By the end of 2003 Boeing will employ only half as many people as it employed in September 2001.  Today’s layoffs will leave 5,000 people out of work.  Boeing’s management blames the economy but perhaps there is an engineering angle worth examining.  Consider that Boeing’s commercial airplane products are much older designs than the Airbus series and therefore that they are more expensive to manufacture.  Where Airbus would use a modern technique such as molded plastic, reinforced with carbon fiber or fiberglass (cheap; this is how my Diamond DA40 is built), Boeing would use a labor-intensive pre-WWII technique of bending or machining aluminum.  Airbus’s lower costs give it the ability to undercut Boeing on prices.  This apparently didn’t hurt Boeing too badly when the airlines were making money like crazy but now that the airlines are pinched being the low-cost supplier is critical.


Imagine Boeing trying to sell a 747 against an Airbus A380.  The 747 was designed between 1963 and 1966 and first flew in 1969.  The A380 program was launched at the end of 2000 and will be flying customers in 2006.  The A380 incorporates nearly 40 years of new engineering ideas compared to the 747 (which of course has been improved incrementally, especially its engines and avionics, but never redone from a clean sheet).

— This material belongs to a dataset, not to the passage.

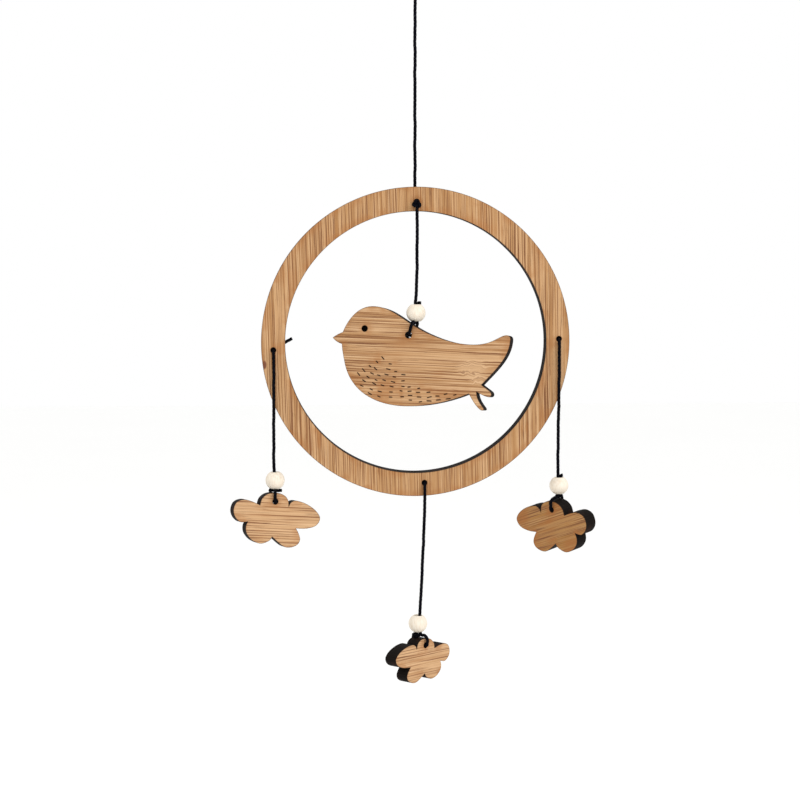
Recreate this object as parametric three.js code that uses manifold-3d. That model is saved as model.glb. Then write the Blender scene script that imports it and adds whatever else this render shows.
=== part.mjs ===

Boeing was famous for being an engineering-driven company, headquartered right next to its factories in the Seattle area.  Boeing became a finance-driven company, run by guys in suits from a new headquarters in Chicago.  Instead of growing by creating new product designs the company grew by financial engineering, i.e., acquiring other companies.  Instead of competing in the commercial market, Boeing now concentrates its efforts on supplying the U.S. military, which is reluctant to buy foreign airplanes even if they are cheaper.


Investing in engineering has a bad reputation right now, perhaps because so many computer programmers built so many things in the 1990s that users did not want.  However, the alternative to spending money on engineering seems to be well illustrated by Boeing:  slowly losing market share to a competitor who has invested in engineering.